(WHAT YOU ARE ASKED TO DO)
The lines to reproduce run from the first one through the line containing "SNAP_RISE_RADII = ((52.0, 10.0), (98.0, 36.0))". Reproduce them exactly.

(SUPPLIED INFORMATION)
******

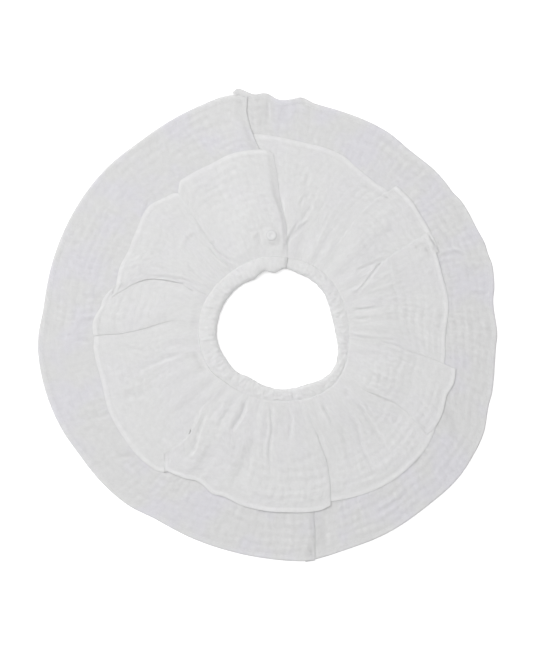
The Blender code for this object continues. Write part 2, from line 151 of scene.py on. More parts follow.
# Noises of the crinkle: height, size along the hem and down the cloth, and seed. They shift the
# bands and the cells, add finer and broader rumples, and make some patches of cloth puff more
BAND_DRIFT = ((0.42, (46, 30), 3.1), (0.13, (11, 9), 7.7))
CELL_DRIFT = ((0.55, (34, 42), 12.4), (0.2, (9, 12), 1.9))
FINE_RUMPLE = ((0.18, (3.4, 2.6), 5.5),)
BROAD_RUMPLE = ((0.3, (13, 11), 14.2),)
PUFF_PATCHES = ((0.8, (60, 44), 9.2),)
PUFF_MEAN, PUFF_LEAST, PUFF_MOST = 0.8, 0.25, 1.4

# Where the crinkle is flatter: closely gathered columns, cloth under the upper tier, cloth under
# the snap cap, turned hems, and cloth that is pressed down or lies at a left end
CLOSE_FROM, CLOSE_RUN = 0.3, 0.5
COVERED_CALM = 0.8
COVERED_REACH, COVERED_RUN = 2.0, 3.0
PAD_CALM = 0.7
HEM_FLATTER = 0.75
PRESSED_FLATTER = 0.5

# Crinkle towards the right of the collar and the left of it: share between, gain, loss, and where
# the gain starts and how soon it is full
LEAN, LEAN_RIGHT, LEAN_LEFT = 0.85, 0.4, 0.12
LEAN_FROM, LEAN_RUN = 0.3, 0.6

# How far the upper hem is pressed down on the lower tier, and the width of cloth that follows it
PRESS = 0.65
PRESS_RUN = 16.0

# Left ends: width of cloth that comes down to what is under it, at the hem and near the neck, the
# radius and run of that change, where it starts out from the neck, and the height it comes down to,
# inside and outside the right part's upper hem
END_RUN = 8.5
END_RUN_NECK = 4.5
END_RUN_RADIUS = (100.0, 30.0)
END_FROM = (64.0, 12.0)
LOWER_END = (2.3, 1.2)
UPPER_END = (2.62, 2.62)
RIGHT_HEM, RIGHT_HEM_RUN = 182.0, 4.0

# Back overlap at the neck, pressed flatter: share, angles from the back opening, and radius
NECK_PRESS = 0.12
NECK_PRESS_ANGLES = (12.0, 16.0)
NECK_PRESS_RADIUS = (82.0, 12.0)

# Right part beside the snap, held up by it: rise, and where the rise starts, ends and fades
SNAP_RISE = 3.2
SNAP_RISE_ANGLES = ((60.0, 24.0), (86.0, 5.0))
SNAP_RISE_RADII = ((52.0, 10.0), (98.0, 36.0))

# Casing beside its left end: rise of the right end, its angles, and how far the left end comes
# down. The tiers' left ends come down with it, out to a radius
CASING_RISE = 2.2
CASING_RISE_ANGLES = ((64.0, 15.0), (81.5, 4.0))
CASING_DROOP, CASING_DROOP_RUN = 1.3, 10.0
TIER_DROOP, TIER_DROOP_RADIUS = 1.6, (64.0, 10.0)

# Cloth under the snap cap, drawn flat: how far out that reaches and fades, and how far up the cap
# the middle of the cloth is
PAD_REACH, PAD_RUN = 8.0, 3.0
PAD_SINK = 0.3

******

(TASK ANSWER)
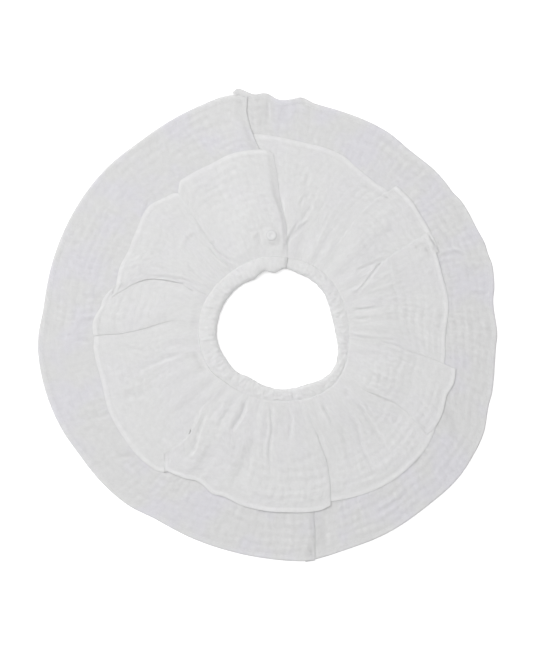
The Blender code for this object continues. Write part 2, from line 151 of scene.py on. More parts follow.
# Noises of the crinkle: height, size along the hem and down the cloth, and seed. They shift the
# bands and the cells, add finer and broader rumples, and make some patches of cloth puff more
BAND_DRIFT = ((0.42, (46, 30), 3.1), (0.13, (11, 9), 7.7))
CELL_DRIFT = ((0.55, (34, 42), 12.4), (0.2, (9, 12), 1.9))
FINE_RUMPLE = ((0.18, (3.4, 2.6), 5.5),)
BROAD_RUMPLE = ((0.3, (13, 11), 14.2),)
PUFF_PATCHES = ((0.8, (60, 44), 9.2),)
PUFF_MEAN, PUFF_LEAST, PUFF_MOST = 0.8, 0.25, 1.4

# Where the crinkle is flatter: closely gathered columns, cloth under the upper tier, cloth under
# the snap cap, turned hems, and cloth that is pressed down or lies at a left end
CLOSE_FROM, CLOSE_RUN = 0.3, 0.5
COVERED_CALM = 0.8
COVERED_REACH, COVERED_RUN = 2.0, 3.0
PAD_CALM = 0.7
HEM_FLATTER = 0.75
PRESSED_FLATTER = 0.5

# Crinkle towards the right of the collar and the left of it: share between, gain, loss, and where
# the gain starts and how soon it is full
LEAN, LEAN_RIGHT, LEAN_LEFT = 0.85, 0.4, 0.12
LEAN_FROM, LEAN_RUN = 0.3, 0.6

# How far the upper hem is pressed down on the lower tier, and the width of cloth that follows it
PRESS = 0.65
PRESS_RUN = 16.0

# Left ends: width of cloth that comes down to what is under it, at the hem and near the neck, the
# radius and run of that change, where it starts out from the neck, and the height it comes down to,
# inside and outside the right part's upper hem
END_RUN = 8.5
END_RUN_NECK = 4.5
END_RUN_RADIUS = (100.0, 30.0)
END_FROM = (64.0, 12.0)
LOWER_END = (2.3, 1.2)
UPPER_END = (2.62, 2.62)
RIGHT_HEM, RIGHT_HEM_RUN = 182.0, 4.0

# Back overlap at the neck, pressed flatter: share, angles from the back opening, and radius
NECK_PRESS = 0.12
NECK_PRESS_ANGLES = (12.0, 16.0)
NECK_PRESS_RADIUS = (82.0, 12.0)

# Right part beside the snap, held up by it: rise, and where the rise starts, ends and fades
SNAP_RISE = 3.2
SNAP_RISE_ANGLES = ((60.0, 24.0), (86.0, 5.0))
SNAP_RISE_RADII = ((52.0, 10.0), (98.0, 36.0))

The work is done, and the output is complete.